Polaroid itself, as I understand it, kept a small museum display of artifacts and prototypes on view for awhile. I think it was in the Main Street/Osborn Street headquarters complex somewhere. But really, the only great visible display of Polaroidiana in our time has been in the lobby of the truly wonderful MIT Museum, which inherited the company’s museum pieces after the final bankruptcy, and has begun the long process of cataloguing and conserving it all. In the next couple of years, MIT will be doing a big show of this stuff, and I will certainly be there on opening day. It may even include a few things that were formerly cluttering up my apartment, because I recently donated some of the research material from my book—including a bound set of Polaroid Newsletters—to the museum. They got a pile of rarities and curios; I got back a couple of shelves in our closet, and the knowledge that the stuff would be preserved and kept safe.
But before MIT gets its show up, the enthusiastic folks at Polaroid Fotobar, the startup we discussed briefly here about a year ago, are looking to open an exhibit of their own. The flagship Fotobar store is planned for the LINQ complex on the Las Vegas strip, and it will incorporate a very large historical exhibit devoted to the history of the company and its pictures. (Here’s the Indiegogo page where the company is doing its fundraising.) Its executives are borrowing a bunch of cool stuff from MIT, and also drawing upon the expertise of Mary-Kay Lombino, who curated the Vassar College Museum’s “The Polaroid Years” exhibit and wrote its companion volume. So they have the right people involved, too, and access to the good stuff. Extremely promising.
Full disclosure: I too am doing a little bit of paid consulting work on this project, so I am hardly an unbiased observer. Either way, though, this is a surprisingly, and pleasingly, ambitious project. The company’s putting a lot of resources into the museum space, and is really looking to show a great portrait (heh) of the length and breadth of instant-photo culture. Couldn’t be happier about this.
One more overseas edition, for fun.
Japan’s widespread cultural affection for paper and printing—not to mention photography—has served me well here: It’s a really nicely made book, with good smooth white paper and a ribbon bookmark. You know, authors have absolutely control over this stuff—in the case of a foreign edition like this, your editor tells you “Japan rights have been sold,” and a year later they mail you a book. So when it turns out to have been made with care, it’s kind of a relief.
This makes me chuckle every time I see it. A book by a guy who never got out of the foreign-language gate was published last week in Taiwan, translated into Mandarin. (You can order here, if you can read it.)

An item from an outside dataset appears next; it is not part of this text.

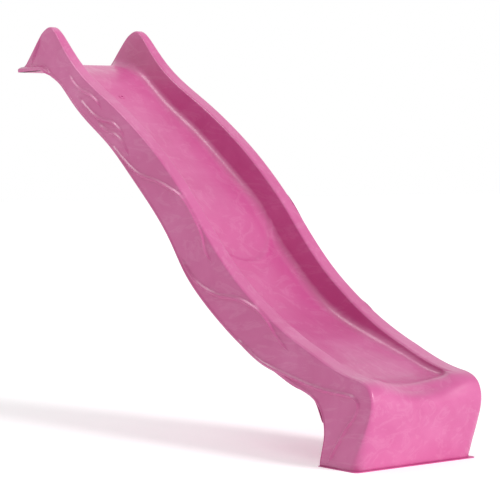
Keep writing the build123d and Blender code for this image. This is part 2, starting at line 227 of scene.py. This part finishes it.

Needless to say, I have no idea how the translation reads. But Polaroid alumnus Bill Warriner, who speaks Mandarin, offered this finely observed analysis:
You might be mildly amused by some scholarly footnotes about the cover. There are ironies in the choice of these specific characters. I checked McGraw-Hill’s 2010 Chinese dictionary by Quanyu Huang, plus my beloved dog-eared 1931 dictionary by R. H. Mathews, from the China Inland Mission of Shanghai and the Presbyterian Mission Press. It’s been with me before I met Cheryl [Bill’s wife] and it’s those old missionaries who didn’t miss a trick. McGraw-Hill, feh.
I never noticed the Chinese transliteration of the name Polaroid before. These 3 characters are Romanized as Pai-li-de, pronounced more like “Pie,” “lee,” and “duh” than the People’s Republic spelling which is a royal pain in the behind. They use it in Taiwan, too, by default. The musical tones are an integral part of the name if you like music in your everyday discourse.
The character Pai by itself means to slap, hit, strike a deal, slap the table (in anger), or shoot a photo. So Americans associate photography with guns, whereas the Chinese don’t kill you with their cameras, they merely bruise you when they steal your soul. Go figure.
The character li means to erect, to set up, to establish; to exist; upright, vertical; immediately, instantaneously—this is the only element on the cover related to instant photography and it’s a phonetic element.
The third character de means to obtain or catch; to be finished or satisfied. The only fun part is that Mathews includes this character as part of the phrases for “to win the lottery,” “just what I wanted,” and de dao, “to enter Nirvana.”
The subtitle is weird, ’cuz literally translated, it means “the not-dead spirit of” a photography system. There’s no reference to “instant” here. I wonder why they didn’t use your exact word (must be upgrading the branding). But I’ve always loved the beautiful fifth character in that line (ying), which means a shadow, image or reflection. The Chinese term still used for movies is literally “electric shadows,” and I used that title once for a documentary script (that Ted [Voss] paid me to write but we never had time to shoot).
So two of those characters Mathews defines as to receive, to enjoy [benefits]; to present or accept sacrificial offerings. I thought Hey, Phyllis Robinson would approve: It’s like opening a present. [Ed. note: See explication below.]
Finally, the last two characters jing-shen, or spirit, also mean magical or miraculous and that’s the twist of a good translation. It also means sperm but I won’t go there.